The second graph seems to depict one venture investment, not an entire portfolio. Wouldn't a portfolio graph look more like the traditional graph, hopefully with a steeper upside opportunity curve?


Yeah, I guess the curve could be steeper, but with a good investor, the area under the curve should be larger than the downside. Not sure what you mean but traditional graph, but I think a portfolio return distribution would look like a power-law curve with a HUGE #1, smaller #2, and a lot of flatline towards the tail.

Very interesting post Joi... I enjoyed your explanation and the disucssion last night at the event held at SMU. I agree with your point of limited vrs limitless - It has a completely different feel.

I agree with your central arc of course, but I think you've mixed metaphors to make your case. First, this point in history is relatively unique. Prior to the Internet, email, online collateral, web conferences, and RSS feeds, the closest thing to an email blast was MailMerge requiring printer, paper, ink, stamps, and labor to stuff, seal, stamp, and mail them. Sales models were based on phone introductions and personal meetings. Trade shows happened once or twice a year, where web conferences are now possible on a moment's notice. You mailed disks or a tape - certainly didn't tell customers where to download software. If we accept pre-Internet as the basis of traditional mode, the fixed rectangle of expenses is actually too generous. Unless customers tend toward larger and larger deals or the amount of time required to close a sale keeps shrinking, revenue from a fixed size sales team will saturate and you'll have to add staff to keep the growth going, thereby expanding the downside risk.

Second, venture investors aren't really interested in the mainstream and decline segments of the market model, they're ears perk up for opportunities in the innovator and early adopter stages. Why? Because products and technology, no matter how unique, eventually become commoditized and the market values of companies selling commodities aren't nearly as compelling as those for whom the world is still their oyster. The VC's ideal exit point is probably somewhat left of the upside inflection in Rogers Adoption/Innovation Curve where excuses can be made that revenue is still growing exponentially (even if it has in fact leveled out) and they get maximum Price/Earnings for their holdings. So, some of the difference between the curves is due to which stage of the Rogers Adoption/Innovation Curve you're on. Venture capitalists don't stick around for the later stages - never see growth rates close to the consumer price index.

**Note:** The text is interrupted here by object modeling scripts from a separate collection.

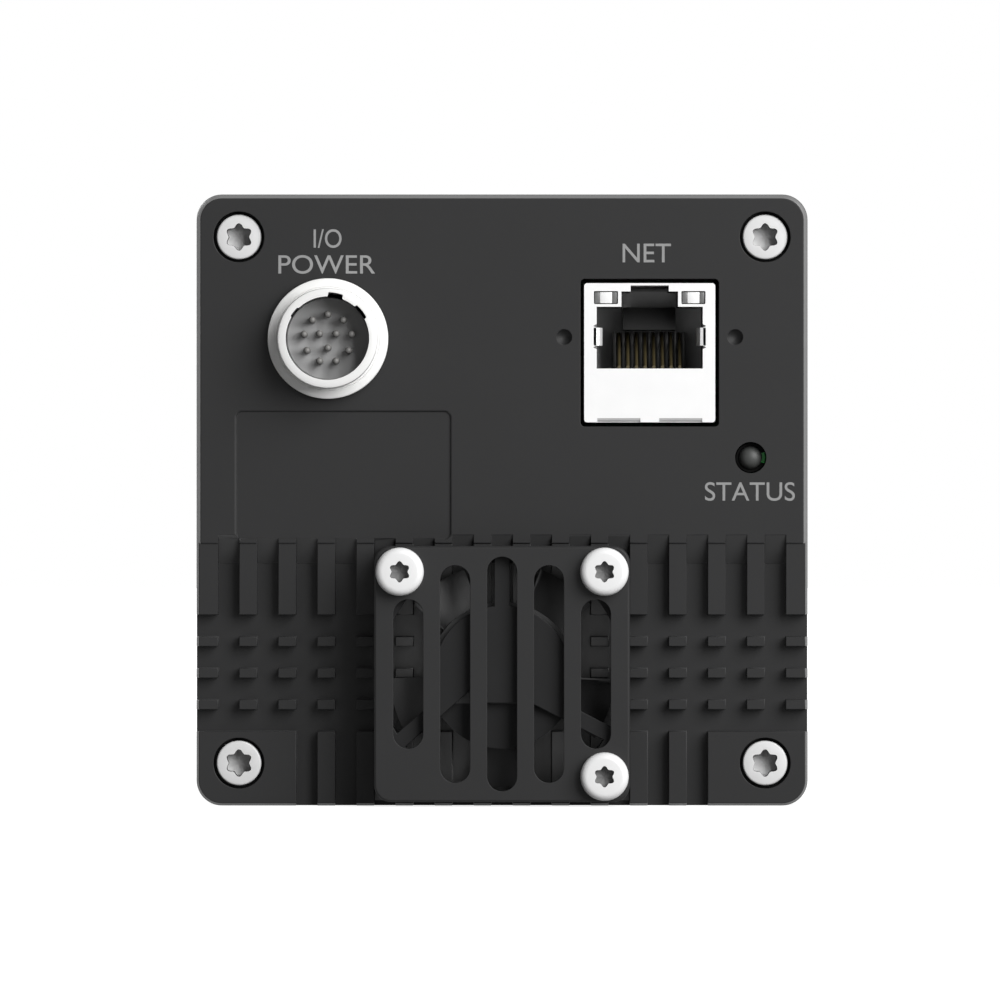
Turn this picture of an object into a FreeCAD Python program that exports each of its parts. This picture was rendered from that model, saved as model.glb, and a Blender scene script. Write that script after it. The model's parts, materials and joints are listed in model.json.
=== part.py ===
"""Machine vision camera with a fan cooled rear cover, in millimetres.

The origin is the centre of the lens mount's flange face, on the optical axis. +Y points out of
the lens mount, +Z is up, and the connector panel faces -Y. A level is a distance behind the
flange face, so a point at level 10 has y = -10. Sketches on the XZ plane look at the camera
from behind, and their pads grow towards the connector panel.
"""

import FreeCAD, Part
import math
import os
import Sketcher
from FreeCAD import Vector

SIZES = {
    # Housing
    "body_width": 72.0,
    "body_height": 72.0,
    "body_corner_radius": 3.0,
    "edge_chamfer": 0.4,
    "panel_chamfer": 0.5,
    "housing_depth": 44.0,
    "side_wall": 4.0,
    "front_wall": 5.0,
    "front_lip": 1.0,
    "lip_width": 1.6,
    "corner_boss": 6.0,
    "corner_screw_inset": 5.0,
    "side_hole_radius": 1.25,
    "side_hole_depth": 6.0,
    "side_hole_spacing": 56.0,
    "side_hole_pitch": 22.0,
    "side_hole_start": 11.0,
    # Lens mount
    "mount_bore_radius": 20.5,
    "mount_wall": 2.7,
    "mount_flange_thickness": 3.0,
    "mount_spigot_length": 3.2,
    "spigot_clearance": 0.05,
    "mount_screw_offset": 1.5,
    "mount_screw_head_radius": 1.9,
    "mount_screw_radius": 1.0,
    "mount_screw_length": 6.5,
    "mount_seal_offset": 2.1,
    "mount_seal_edge": 1.2,
    "mount_seal_radius": 0.5,
    # Sensor
    "flange_focal_distance": 12.0,
    "mask_thickness": 0.8,
    "mask_window": 27.0,
    "package_width": 34.0,
    "package_height": 30.0,
    "package_thickness": 2.5,
    "package_rim": 3.0,
    "package_cavity": 1.5,
    "chip_width": 26.0,
    "chip_height": 22.0,
    "chip_thickness": 0.5,
    "glass_overlap": 1.0,
    "glass_thickness": 0.8,
    # Boards and what joins them
    "board_thickness": 1.6,
    "board_clearance": 1.0,
    "column_inset": 5.5,
    "column_edge": 3.5,
    "column_boss_radius": 3.0,
    "spacer_flats": 5.0,
    "stud_radius": 1.0,
    "thread_clearance": 0.05,
    "hole_clearance": 0.15,
    "front_spacer_length": 10.0,
    "rear_spacer_length": 11.3,
    "stud_length": 4.5,
    "board_screw_head_radius": 1.9,
    "board_screw_head_height": 1.3,
    "board_screw_length": 5.0,
    "thread_runout": 1.0,
    "left_column_inset": 5.0,
    "right_column_inset": 7.5,
    "top_column_x": 4.0,
    "top_column_inset": 5.5,
    "interface_board_gap": 3.0,
    # Parts on the boards
    "processor_width": 24.0,
    "processor_height": 24.0,
    "processor_thickness": 2.5,
    "processor_margin": 3.0,
    "memory_width": 7.0,
    "memory_height": 10.0,
    "memory_thickness": 1.2,
    "memory_pitch": 10.0,
    "memory_gap": 4.0,
    "connector_width": 4.0,
    "connector_length": 24.0,
    "front_connector_inset": 6.0,
    "rear_connector_gap": 2.0,
    "rear_connector_side_gap": 0.4,
    "thermal_pad_thickness": 1.0,
    "pedestal_width": 30.0,
    "pedestal_height": 24.0,
    "coil_width": 6.0,
    "coil_height": 4.0,
    "coil_pitch": 8.0,
    "coil_rise": 5.0,
    "coil_side_gap": 0.55,
    "capacitor_radius": 2.5,
    "capacitor_height": 6.0,
    "capacitor_spacing": 6.0,
    "capacitor_rise": 14.0,
    "transformer_width": 10.0,
    "transformer_height": 10.0,
    "transformer_thickness": 5.0,
    # Rear cover
    "gasket_thickness": 0.4,
    "gasket_inset": 0.7,
    "cover_thickness": 7.0,
    "cover_screw_radius": 1.45,
    "cover_screw_head_radius": 2.58,
    "cover_screw_head_height": 2.4,
    "cover_screw_reach": 8.0,
    "counterbore_radius": 3.0,
    "counterbore_depth": 2.9,
    "fin_recess": 0.2,
    "fin_height": 2.0,
    "fin_zone_lead": 0.3,
    "fin_pitch": 4.6,
    "fin_gap": 2.5,
    "groove_lead": 1.0,
    "groove_runout_radius": 3.7,
    "middle_grooves": 11,
    "side_grooves": 2,
    "cross_cuts": 4,
    "cross_cut_rise": 10.04,
    "cross_cut_pitch": 3.72,
    "cross_cut_width": 2.6,
    "label_width": 25.2,
    "label_height": 15.0,
    "label_radius": 0.7,
    "label_inset": 4.7,
    "label_lead": 0.5,
    "label_depth": 0.25,
    # Signal and power receptacle
    "io_side_inset": 15.5,
    "io_top_inset": 17.0,
    "io_flange_radius": 7.1,
    "io_flange_thickness": 1.2,
    "io_barrel_radius": 5.9,
    "io_barrel_height": 5.5,
    "io_bore_radius": 4.9,
    "io_thread_radius": 5.6,
    "io_rear_length": 4.0,
    "io_panel_clearance": 0.1,
    "io_insert_face": 0.5,
    "io_insert_clearance": 0.05,
    "io_insert_rear": 1.5,
    "io_key_width": 1.7,
    "io_key_depth": 0.5,
    "io_pin_radius": 0.42,
    "io_pin_clearance": 0.03,
    "io_pin_circle": 2.83,
    "io_inner_pin_circle": 1.12,
    "io_pin_reach": 3.2,
    "io_seal_thickness": 0.3,
    "io_seal_inset": 0.4,
    "io_nut_flats": 13.5,
    "io_nut_thickness": 2.5,
    # Network jack
    "net_side_inset": 18.6,
    "net_top_inset": 18.65,
    "net_cutout_width": 16.3,
    "net_cutout_height": 17.4,
    "net_cutout_radius": 0.5,
    "net_shield_width": 15.7,
    "net_shield_height": 16.4,
    "net_recess": 0.2,
    "net_wall": 0.3,
    "net_insert_gap": 0.05,
    "net_port_width": 12.5,
    "net_port_height": 7.28,
    "net_port_rise": 1.78,
    "net_port_depth": 12.0,
    "net_latch_width": 6.67,
    "net_latch_height": 1.8,
    "net_catch_width": 4.5,
    "net_catch_height": 0.72,
    "net_light_width": 2.83,
    "net_light_height": 1.53,
    "net_light_spacing": 10.3,
    "net_light_rise": 6.5,
    "net_light_length": 9.0,
    "net_contacts": 8,
    "net_contact_pitch": 1.02,
    "net_contact_width": 0.45,
    "net_contact_thickness": 0.3,
    "net_contact_start": 1.5,
    "net_contact_run": 7.5,
    "net_contact_rise": 4.4,
    "net_lock_spacing": 20.15,
    "net_lock_radius": 0.9,
    "net_lock_depth": 5.0,
    "net_lock_rise": 1.85,
    # Status light
    "status_side_inset": 6.7,
    "status_rise": 7.0,
    "status_hole_radius": 1.85,
    "status_pipe_radius": 1.8,
    "status_dome_radius": 1.45,
    "status_dome_height": 1.1,
    "status_recess": 0.3,
    "status_chip_width": 1.6,
    "status_chip_thickness": 0.8,
    # Fan
    "fan_width": 30.0,
    "fan_margin": 0.6,
    "fan_depth": 7.0,
    "fan_corner_radius": 2.0,
    "fan_hole_inset": 3.0,
    "fan_hole_radius": 1.6,
    "fan_duct_wall": 0.8,
    "hub_radius": 8.0,
    "hub_flat": 3.4,
    "hub_thickness": 1.2,
    "strut_width": 1.8,
    "side_strut_shift": 0.6,
    "lead_strut_shift": 1.9,
    "lead_notch_start": 3.0,
    "lead_notch_width": 2.7,
    "bearing_housing_radius": 2.4,
    "bearing_radius": 1.7,
    "bearing_length": 3.4,
    "shaft_radius": 0.75,
    "shaft_running_gap": 0.03,
    "shaft_end_gap": 0.3,
    "rotor_floor_gap": 0.6,
    "rotor_floor": 0.8,
    "rotor_radius": 8.6,
    "rotor_height": 4.6,
    "rotor_boss_radius": 1.6,
    "rotor_boss_height": 0.7,
    "blades": 5,
    "blade_thickness": 0.5,
    "blade_margin": 0.25,
    "blade_root_depth": 0.7,
    "blade_root_spread": 2.2,
    "blade_tip_spread": 3.7,
    "blade_tip_gap": 0.9,
    "magnet_thickness": 0.8,
    "magnet_gap": 0.25,
    "core_shoe": 0.8,
    "core_arm": 1.2,
    "core_thickness": 1.5,
    "core_hub_wall": 0.7,
    "core_lift": 1.6,
    "coil_wall": 0.5,
    "coil_air": 0.1,
    "fan_board_thickness": 0.4,
    # Fan guard
    "guard_thickness": 1.5,
    "slot_width": 3.5,
    "slot_pitch": 5.5,
    "middle_slot_inset": 1.25,
    "second_slot_inset": 2.25,
    "outer_slot_inset": 6.25,
    "fan_screw_radius": 1.45,
    "fan_screw_head_radius": 2.83,
    "fan_screw_head_height": 2.0,
    "fan_screw_crown": 0.8,
    "fan_screw_reach": 3.2,
    "fan_boss_radius": 2.8,
    # Screw recesses
    "recess_radius": 1.6,
    "small_recess_radius": 1.3,
    "recess_depth": 1.3,
    "board_recess_radius": 0.9,
    "board_recess_depth": 0.7,
}

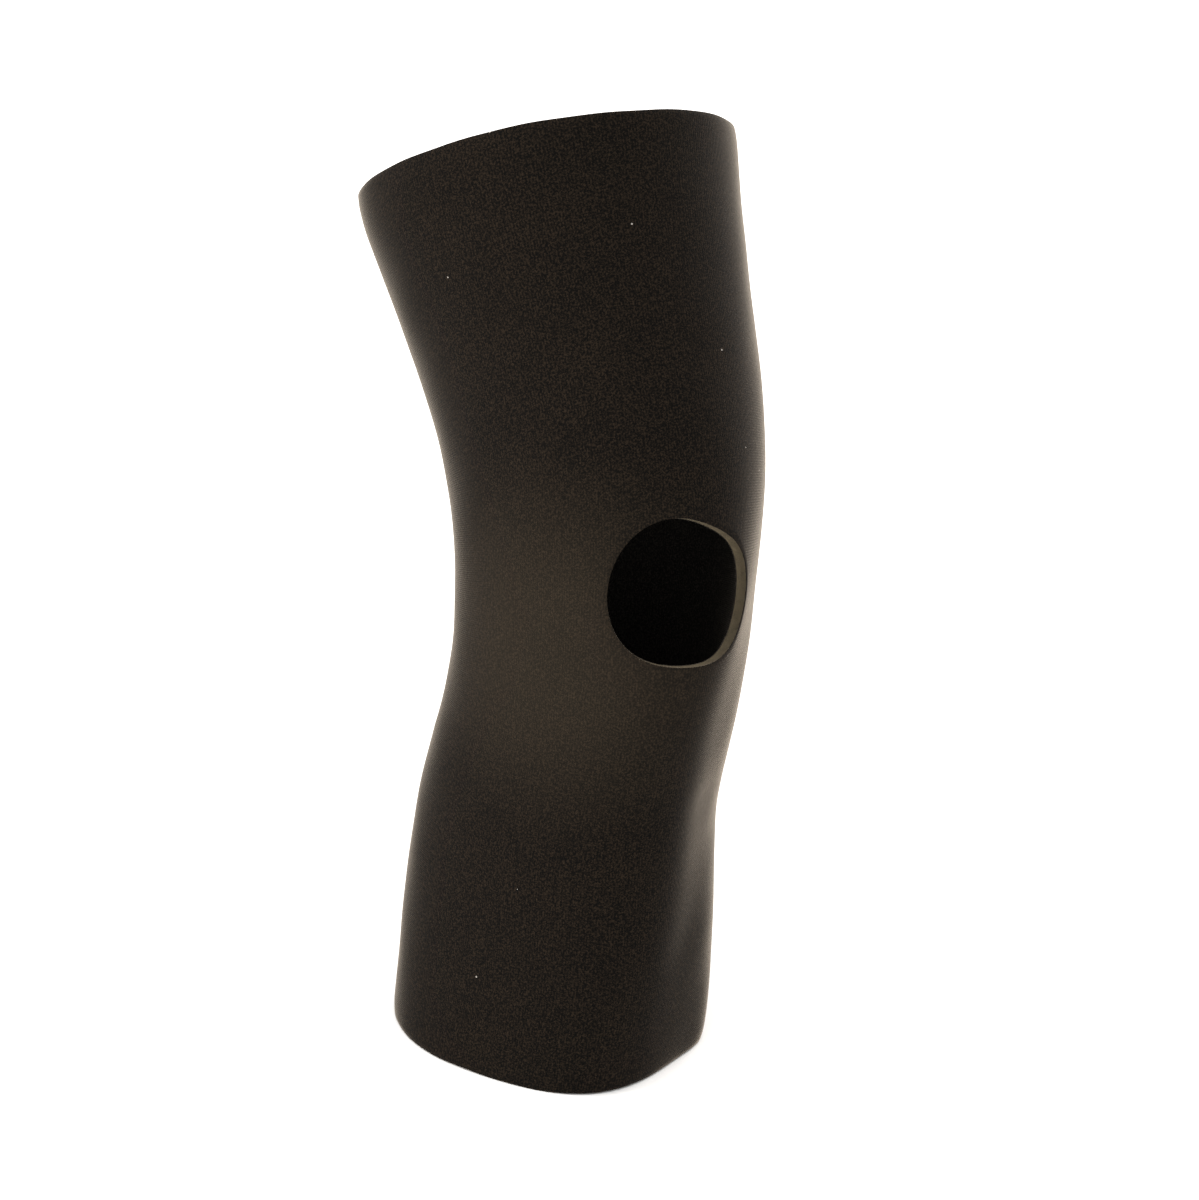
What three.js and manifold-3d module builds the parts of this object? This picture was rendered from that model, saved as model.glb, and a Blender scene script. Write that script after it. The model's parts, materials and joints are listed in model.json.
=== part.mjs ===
// Pull-on knee sleeve: a neoprene tube, cut from one flat panel and joined down the back of the leg,
// with an open oval over the kneecap. The panel is a laminate of jersey, foam and lining.
//
// Millimetres, +Z up, the kneecap faces -Y and +X is to the left when the wearer looks ahead.
// "along" runs down the middle of the leg: 0 at the kneecap, positive up the thigh.
// "angle" runs round the leg: 0 at the front, positive towards +X.
// "depth" goes in from the outer skin of the sleeve.
import * as THREE from 'three';
import { mergeVertices } from 'three/addons/utils/BufferGeometryUtils.js';
import Module from 'manifold-3d';

const wasm = await Module();
wasm.setup();

// Driving dimensions.
const thighRim = 162;                 // along, at the upper cut edge
const shinRim = -177;                 // along, at the lower cut edge
const restFlexion = THREE.MathUtils.degToRad(32);
const bendHalf = 62;                  // half the length of leg that the bend is spread over
const kneeHalf = 60;                  // half the length of the zone that flexes
const zoneGap = 0.3;                  // between the zones that each layer is modelled in

const jersey = 0.4;                   // thicknesses of the 5 mm laminate, outside to inside
const foam = 4.0;
const lining = 0.4;
const bond = 0.1;                     // adhesive film between two layers

const seamHalf = 0.0085;              // angle from the back seam's middle to the panel's cut edge
const cementHalf = 0.0028;
const stitchWidth = 5;                // zigzag across the seam
const stitchHeight = 0.5;
const stitchEnd = 8;                  // the stitching stops this far from each cut edge
const bartackWidth = 8;
const bartackLength = 3;
const bartackHeight = 0.9;
const clearance = 0.3;                // between the laminate and what is sewn on it

// Girth and shape of the leg: along, girth, share deeper than wide, three-cornered share,
// and the section's shift towards +X and towards the back.
const sections = [
  [-177, 376, 0.005, 0.025, -13.0, 4.5],
  [-130, 387, 0.025, 0.045, -7.5, 7.0],
  [-88, 367, 0.035, 0.04, -5.0, 10.0],
  [-45, 361, 0.04, 0.03, 0.0, 5.5],
  [0, 368, 0.045, 0.015, 3.5, -0.5],
  [45, 389, 0.04, 0.005, 6.0, -6.5],
  [90, 411, 0.03, 0, 5.0, -8.0],
  [130, 441, 0.025, 0, 3.0, -7.0],
  [162, 464, 0.025, 0.005, 2.5, -7.5],
];
const lobeAngle = 0.04;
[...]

The second graph expresses the acceleration of a system(s). Such acceleration does not happen as a result of an accretive process of improvement such as is expressed in the first graph. The second graph expresses what happens with true investment success, which is that NEW processes are added—new ground is broken. Every natural system in status quo can be massaged for improvement, but such improvement is only incremental. When seeking a place to invest one’s resources, one should look beyond the present state of affairs and ask himself about the investee’s potential for, and comfort with change itself.

I am not stating what is not already obvious here. I am only saying that It is necessary to eliminate from the pool of potential investees, those projects that are discreetly confined toward particular business models.

Once you have weeded out these lazy models, one must ask the real question,” why do I think this investee would be given to change and venturing into new fields.” If he acts for the right reasons, and not because he is shifty or uncomfortable with seeing through what he stared, then we are more likely be looking at a good investment.

But, first we must avoid investments confined in their models, and then we must ask why those that are not confined are not confined. The former question promotes profit—the latter question promotes safety. Purpose, Vision and Trust are the essential ingredients.